In general, I want the client systems to know only about one service, the server we're backing up to. Everything else, the replication to other storage, should happen on the backup server. Also, we want new snapshots to get replicated relatively soon after they are created. If I decide to make an arbitrary snapshot for whatever reason, I don't want to have to remember to go replicate it, or wait until "the daily replication job"
These criteria lend themselves to something which watches for new snapshots
on the backup server. Restic makes this easy, as one of the very last things
it does after a sucessful snapshot is make a new snapshot
object.
There's one directory to watch, and when a new object appears there, replicate.
How to do that, though?
Minio does contain a notification system, and I strongly considered that for a while (to the point of submitting a patch to some incorrect documentation around that). But that offered two complications. First, setting up notification involves both changing the minio configuration file and also submitting some commands to tell it what you want notifications for, which complicates setup. Second, I quickly fell down a rabbit hole of building a RESTful notification service. This isn't impossible to overcome, but it was blocking the real work I wanted to do (more on that later).
My next consideration was using the Linux kernel inotify
facility
to watch for events in the snapshot directory, but that also fell under
roughly the same problems as the previous solution, and also added some Linuxisms
that I didn't want to add at this point. Of course, that said, I do freely
use bash
scripts, with some bashisms in them, instead of a strictly
POSIX-compliant shell, but, frankly, I'm not all that interested in running
this on AIX. So, take this all with an appropriate grain of salt.
The solution I finally set on is backup-syncd
, the not as elegant
but still useful setup. This simply runs in a loop, sleeping (by default for a
minute) and then looking at the files in the snapshot
directory.
If the contents have changed, fire off a script to do whatever syncing you want
to do. There's some extra stuff to log and be robust and pass off to the
sync script some idea of what's changed in case it wants to use that, but otherwise
it's pretty simple.
A decent part of systems engineering is fitting the solution you make to the problem you actually need to solve. I'm not expecting to back up thousands of systems to one backup server, so the overhead of a watcher script for each client waking up every minute to typically go back to sleep isn't really a consideration. And yes, depending on timing it could be almost two minutes before a system starts replicating, but that's close enough that I don't care. And while I do want to eventually build that RESTful syncing service to work with Minio's notification system, that's a desire to understand building those services robustly, and shouldn't get in the way of the fact that right now, I just want backups to work.

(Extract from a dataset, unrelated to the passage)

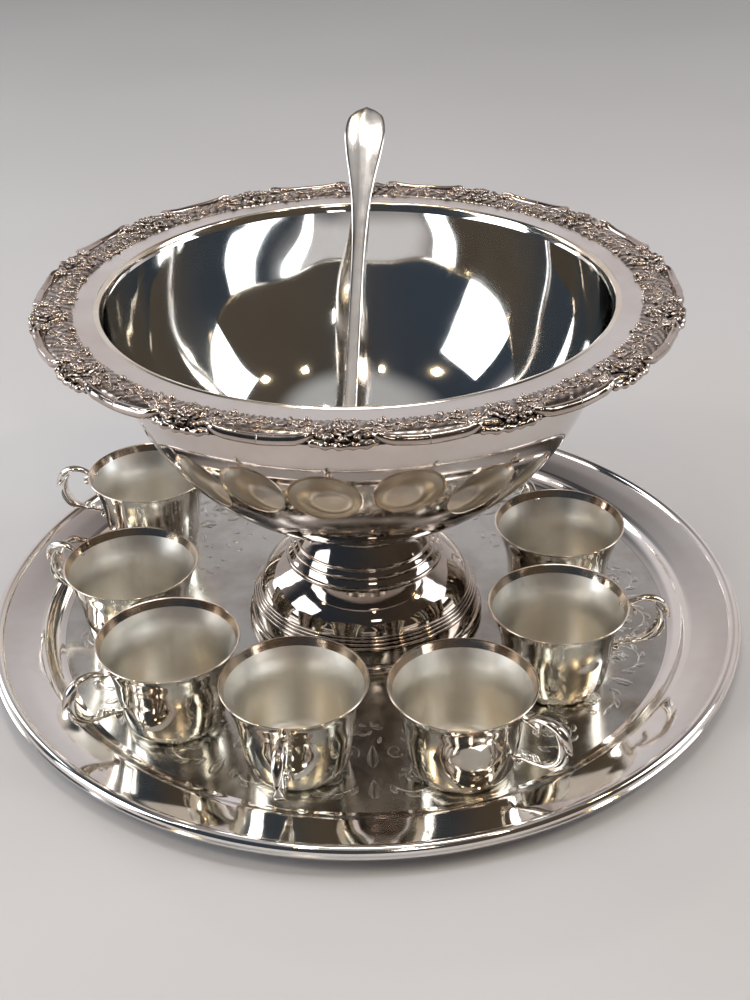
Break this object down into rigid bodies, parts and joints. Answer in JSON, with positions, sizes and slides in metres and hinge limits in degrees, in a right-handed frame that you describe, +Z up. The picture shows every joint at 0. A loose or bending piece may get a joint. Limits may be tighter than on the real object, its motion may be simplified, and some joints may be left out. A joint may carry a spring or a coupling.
{
  "type": "punch bowl set",
  "caption": "Footed silver-plated punch bowl with a cast floral border, standing on a round tray with its ladle and handled cups.",
  "frame": {"origin": "centre of the tray's flat underside, on the bowl's axis", "axes": "+Z up, front of the set at -Y, +X to the right"},
  "size_m": [0.4896, 0.4894, 0.2779],
  "materials": {
    "tray_silver": "polished silver plate with a chased floor",
    "bowl_silver": "mirror-polished silver plate, satin flange",
    "foot_silver": "polished silver plate, lightly tarnished",
    "border_silver": "cast silver plate with dark tarnish in the recesses",
    "ladle_silver": "polished silver plate",
    "cup_silver": "mirror outside, satin inside",
    "handle_silver": "cast and polished silver plate"
  },
  "bodies": {
    "tray": {"tray_plate": "tray_silver", "tray_edge_wire": "tray_silver"},
    "bowl": {"bowl_shell": "bowl_silver", "pedestal_foot": "foot_silver", "foot_wire": "foot_silver", "neck_collar": "foot_silver", "border_casting_01": "border_silver", "border_casting_02": "border_silver", "border_casting_03": "border_silver", "border_casting_04": "border_silver", "border_casting_05": "border_silver", "border_casting_06": "border_silver", "border_casting_07": "border_silver", "border_casting_08": "border_silver", "border_casting_09": "border_silver", "border_casting_10": "border_silver", "border_casting_11": "border_silver", "border_casting_12": "border_silver", "border_casting_13": "border_silver", "border_casting_14": "border_silver"},
    "ladle": {"ladle_bowl": "ladle_silver", "ladle_handle": "ladle_silver"},
    "cup_1": {"cup_1_body": "cup_silver", "cup_1_handle": "handle_silver"},
    "cup_2": {"cup_2_body": "cup_silver", "cup_2_handle": "handle_silver"},
    "cup_3": {"cup_3_body": "cup_silver", "cup_3_handle": "handle_silver"},
    "cup_4": {"cup_4_body": "cup_silver", "cup_4_handle": "handle_silver"},
    "cup_5": {"cup_5_body": "cup_silver", "cup_5_handle": "handle_silver"},
    "cup_6": {"cup_6_body": "cup_silver", "cup_6_handle": "handle_silver"},
    "cup_7": {"cup_7_body": "cup_silver", "cup_7_handle": "handle_silver"},
    "cup_8": {"cup_8_body": "cup_silver", "cup_8_handle": "handle_silver"}
  },
  "joints": [
    {"name": "bowl_lift", "type": "slide", "parent": "tray", "child": "bowl", "axis": [0, 0, 1], "range_m": [0, 0.16]},
    {"name": "ladle_lift", "type": "slide", "parent": "bowl", "child": "ladle", "axis": [0, 0, 1], "range_m": [0, 0.22]},
    {"name": "cup_1_lift", "type": "slide", "parent": "tray", "child": "cup_1", "axis": [-0.1916, -0.6807, 0.7071], "range_m": [0, 0.18]},
    {"name": "cup_2_lift", "type": "slide", "parent": "tray", "child": "cup_2", "axis": [0.2142, -0.6739, 0.7071], "range_m": [0, 0.18]},
    {"name": "cup_3_lift", "type": "slide", "parent": "tray", "child": "cup_3", "axis": [-0.5181, -0.4812, 0.7071], "range_m": [0, 0.18]},
    {"name": "cup_4_lift", "type": "slide", "parent": "tray", "child": "cup_4", "axis": [-0.6966, -0.1214, 0.7071], "range_m": [0, 0.18]},
    {"name": "cup_5_lift", "type": "slide", "parent": "tray", "child": "cup_5", "axis": [-0.6049, 0.3662, 0.7071], "range_m": [0, 0.18]},
    {"name": "cup_6_lift", "type": "slide", "parent": "tray", "child": "cup_6", "axis": [0.5654, -0.4247, 0.7071], "range_m": [0, 0.18]},
    {"name": "cup_7_lift", "type": "slide", "parent": "tray", "child": "cup_7", "axis": [0.7064, 0.0325, 0.7071], "range_m": [0, 0.18]},
    {"name": "cup_8_lift", "type": "slide", "parent": "tray", "child": "cup_8", "axis": [0.1059, 0.6991, 0.7071], "range_m": [0, 0.18]}
  ]
}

That said, another decent part of systems engineering is the ability to make
that solution not fuck you over in the future. You have to be able to recognize
that what fits now may not fit in the future, and while what you're doing now
may not scale to that next level, it at least won't be a huge barrier to moving
to that next level. In this case, its easy enough to swap out backup-syncd
with something more sophisticated, should it be necessary. You could go
another way, as well — for a low-priority client you could certainly
configure backup-syncd
to only wake up every few hours, or even
forgo it completely in lieu of a classic cron-every-night solution, should
the situation warrant.
Runsvdir
Now that we have more than one service running for each client, I've updated
the setup to use a per-client runsvdir
, which manages all the
services a particular client needs to do backups. Here we have a top-level
runsvdir
, called by the systemd unit file, which is responsible
for running the services for all clients. In turn, that top-level runsvdir
runs one runsvdir
for each client, which in turn runs minio and
backup-syncd for that client. The idea here being that I want to treat each
client as a single unit, and be able to turn it on and off at will.
There's a small issue with the way runsv
manages services. To
cleanly stop runsvdir
and everything its running, you want to send
it a SIGHUP
. The way we start a client runsvdir
is to
make an appropriate symlink, which does what we expect. But when we remove
that symlink, the supervising runsvdir
sends the client
runsvdir
a SIGTERM
signal, which makes the client
runsvdir
go away without touching the child runsv
processes
it started. You can customize what happens to the client runsvdir
process, however, and I'll be doing that in a future phase of this project.
Future wants
I'll end here by outlining some future ideas and wants for this setup:
- Monitoring and sanity checking: I want some sort of audit of every storage backend for a client, to make sure that the snapshots I want are where I want them
- Restoration checking: A wise person once said that nobody wants a backup system, everybody wants a restoration system. Something which restores some set of files and does some sanity checking would be good
- Metamanagement: Instead of making symlinks and poking around manually, I want scripts where I can enable and disable a particular client, get the status of a particular client's backups, etc.